Trade in passports undermines EU
By granting citizenship in order to subdue neighboring peoples, the European Union is following the example of the Roman Empire. For many years, the EU's promise of enlargement had pacified and stabilized the citizens of neighboring countries. Then something happened. Though the pan-European citizenship foreseen by the Maastricht Treaty might have provoked uneasiness, the real shock came with the bloc's eastern enlargement. Though Beethoven's "Ode to Joy" played customarily in the background, the new member states Bulgaria and Romania, for example, were welcomed with little joy when they joined the bloc in 2007. Rather than enlargement, the discussion turned to where the EU might fix its final borders.
Read more: Brisk business in EU golden visas and citizenship scams
Another problem occurs when countries claim ethnic minorities in other member states as their own. Although Hitler's notion of "Volksdeutsche" has been rejected as an excuse for military interventions in sovereign countries, the practice of giving "blood" a legal status seems to persist. For example, following the collapse of the Soviet Union, Germany and Greece granted citizenship to ethnic Germans and Greeks from the Eastern bloc's successor states. Hungary and then Bulgaria have used the "Volk" principle in an even more nationalistic way: These countries have made a claim to bordering territories, with officials saying they were torn off in unjust wars. Granting citizenship rights to ethnic Hungarians abroad has been used as a political statement by the country since 1993.
In the case of Bulgaria, there often aren't any documents of ancestry (which is not uncommon in the Balkans). Thus, ethnic Bulgarians abroad have to prove their "Bulgarian consciousness." According to the ideology of Bulgarian nationalism, Macedonians — that is, citizens of the newly rechristened Balkan nation of North Macedonia — can easily claim this: They are part of the "Bulgarian nation." After receiving their passports, the new Bulgarian citizens can leave for other EU countries, where they have the right to work without a visa.

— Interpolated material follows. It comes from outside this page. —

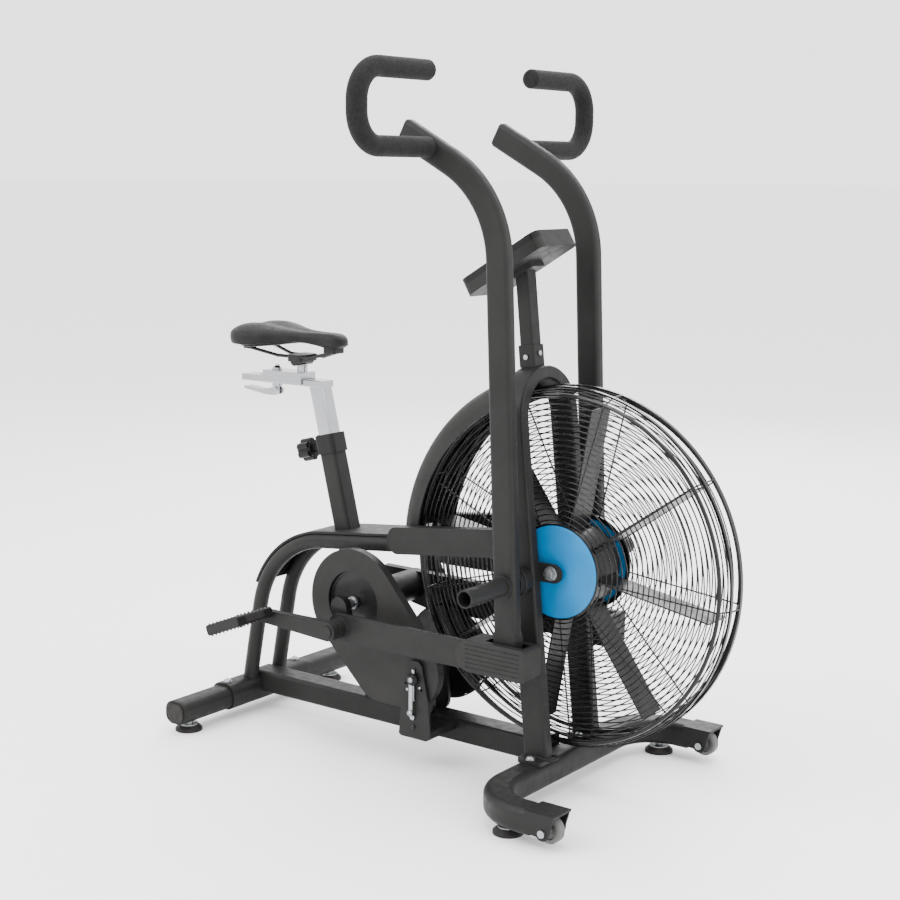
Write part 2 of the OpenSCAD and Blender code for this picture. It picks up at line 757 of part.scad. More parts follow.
beam_out = 92;
crank_bearing_r = 24;
jack_bearing_r = 16;

// Crank shell, the beam that carries it on the left, and the gusset to the seat tube
module drive_frame() color(frame_black) at_fan() difference() {
    union() {
        rod_y(bb, shell_r, -cover_far, beam_out);
        plate_xz(hoop_in, beam_out) polygon([[-520, 290], [-535, 304], [-535, 330], [-520, 344],
            [0, 341], [0, 268], [-405, 268]]);
        plate_xz(-8, 8) polygon([[-530, 285], [-530, 341], [-443, 341], [-443, 285]]);
    }
    plate_xz(hoop_in + wall, beam_out - wall) polygon([[-518, 298], [-518, 336], [0, 336],
        [0, 273], [-403, 273]]);
    rod_y(bb, crank_bearing_r, -cover_far - 1, beam_out + 1);
    seat_prism(200, 420, seat_tube_w, 7);
    hoop_leg_space();
}

// Two plates on the bottom tube that hold the jackshaft's bearings
module jackshaft_bracket() difference() {
    both_sides() plate_xz(22, 30) taper2d(jack, 24, jack - [0, 85], 34);
    rod_y(jack, jack_bearing_r, -31, 31);
    translate([jack.x - 60, -40, 0]) cube([120, 80, base_top - 1]);
}

module bearing(at, bore_r, r, y0, y1) turn_y(at)
    polygon([[bore_r + fit, y0], [r, y0], [r, y1], [bore_r + fit, y1]]);

// Bearings of the crank axle in its shell and of the jackshaft in its bracket
module drive_bearings() color(zinc) at_fan() {
    bearing(bb, crank_axle_r, crank_bearing_r, -cover_far, -cover_far + 14);
    bearing(bb, crank_axle_r, crank_bearing_r, beam_out - 14, beam_out);
    both_sides() bearing(jack, jack_shaft_r, jack_bearing_r, 22, 30);
}

// Plate in front of the chain cover, on a lug from the bottom tube
module tensioner_bracket() color(cover_grey) at_fan() {
    near = 128;
    difference() {
        plate_xz(-near, -near + 4) polygon([[-318, 70], [-312, 66], [-250, 66], [-239, 72],
            [-247, 150], [-262, 216], [-270, 224], [-290, 224], [-298, 216], [-310, 150]]);
        for (at = [[-300, 176], [-262, 168], [-282, 110]]) rod_y(at, 3, -near - 1, -near + 5);
        rod_y([-280, 195], 9, -near - 1, -near + 5);
    }
    translate([-312, -near + 4, 66]) cube([62, near - 4 - base_w / 2, 15]);
}

/* ---- Pivots, pegs and bolts ---- */

peg_axle_r = 12;
peg_r = 17;
peg_end_y = 282;

// Fixed pivot axles of the arms; the outer part of each is a foot peg
module foot_pegs() color(frame_black) at_fan() both_sides() {
    arm_in = arm_y - arm_t / 2;
    arm_out = arm_y + arm_t / 2;
    rod_y(pivot, peg_axle_r, hoop_in, hoop_r);
    rod_y(pivot, 24, hoop_r, arm_in - gap);
    rod_y(pivot, peg_axle_r, arm_in - gap, arm_out + gap);
    difference() {
        union() {
            rod_y(pivot, 22, arm_out + gap, arm_out + 7);
            rod_y(pivot, peg_r, arm_out + 7, peg_end_y);
        }
        rod_y(pivot, peg_r - 3, arm_out + 12, peg_end_y + 1);
    }
}

// Every visible bolt and screw of the frame, and the axles of the transport wheels
module frame_bolts() color(zinc) at_fan() {
    for (y = [-1, 1]) translate([-rear_x, y * 108, stab_mid_z + stab_h / 2 + 5]) dome_bolt(4, 20);
    hoop_bolts_at(stab_top + 8) dome_bolt(4, 24);
    both_sides() {
        rod_y(wheel_pos, wheel_axle_r, front_leg_y - stab_w / 2 - 2, front_leg_y + stab_w / 2 + 2);
        rod_y(wheel_pos, 7, front_leg_y + stab_w / 2, front_leg_y + stab_w / 2 + 4);
        rod_y(wheel_pos, 7, front_leg_y - stab_w / 2 - 4, front_leg_y - stab_w / 2);
    }
    translate([post_x(824), -18, 824]) rotate([90, 0, 0]) cylinder(r = 5, h = 3);
    translate([post_x(832) + 18 / cos(hoop_lean), 0, 832]) rotate([0, 90 - hoop_lean, 0])
        cylinder(r = 5, h = 3);
    translate([-282, -128, 110]) rotate([90, 0, 0]) cylinder(r = 6, h = 4, $fn = 6);
    translate([-280, -131, 150]) cylinder(r = 3, h = 52);
    translate([-280, -131, 202]) cylinder(r = 3.2, h = 6);
    translate([-280, -131, 144]) cylinder(r = 3.2, h = 6, $fn = 6);
}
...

There aren't any clear criteria to define what a "Bulgarian consciousness" means, so designated officials determine this. Until 2018, when the practice was discovered, passports were sold for just €5,000 a piece ($5,650). The scheme involved members of one of Bulgaria's nationalist parties.
'No physical presence'
There are also the golden visa and citizenship-for-investment programs. The European Commission has recently criticized Bulgaria, Cyprus and Malta for engaging in these practices. However, the issue wasn't that legal status was being sold, but that it might be sold to criminals. Justice Commissioner Vera Jourova mentioned Russians, who often obtain EU citizenship from countries that engage in such practices.
Security is not the only problem. Behind the legal facade, there is a real marketplace in which citizenship is being sold in a ferocious competition between governments. Thus, smaller countries offer lower levels of mandatory investment. Other countries promise that there will be no medical or language requirements. Applicants can fast-track the process by offering specific sums or donations. The best deal is citizenship with "no physical presence required": Thus, the future investors can adopt a new country without even having to leave the offshore haven beaches where they reside.
The very principle of national belonging seems compromised. Without any connection to moral obligations, citizenship is degraded to a simple instrument for achieving political, ideological or economic goals.
Read more: EU exhorts golden visa clampdown
Selling citizenship undermines the EU. Why isn't this perceived as a bigger problem? For the time being, the governments of industrial giants such as Germany don't seem to object to the practices: The expanded EU workforce means a steady flow of cheap foreign labor all done within the letter of the law.
There are two ways out. We could adopt common legislation for granting citizenship throughout the EU: same procedures, same requirements, same rights. But this would be difficult in times of the sovereignist far right. An easier way could be to differentiate between EU citizenship and national citizenship: After becoming Maltese, Bulgarian, etc., you would have to apply for the supranational citizenship. Do not say this is contrary to the treaties: if the practices of misuse persist, some sort of citizenship hierarchy will de facto emerge, whether we like it or not.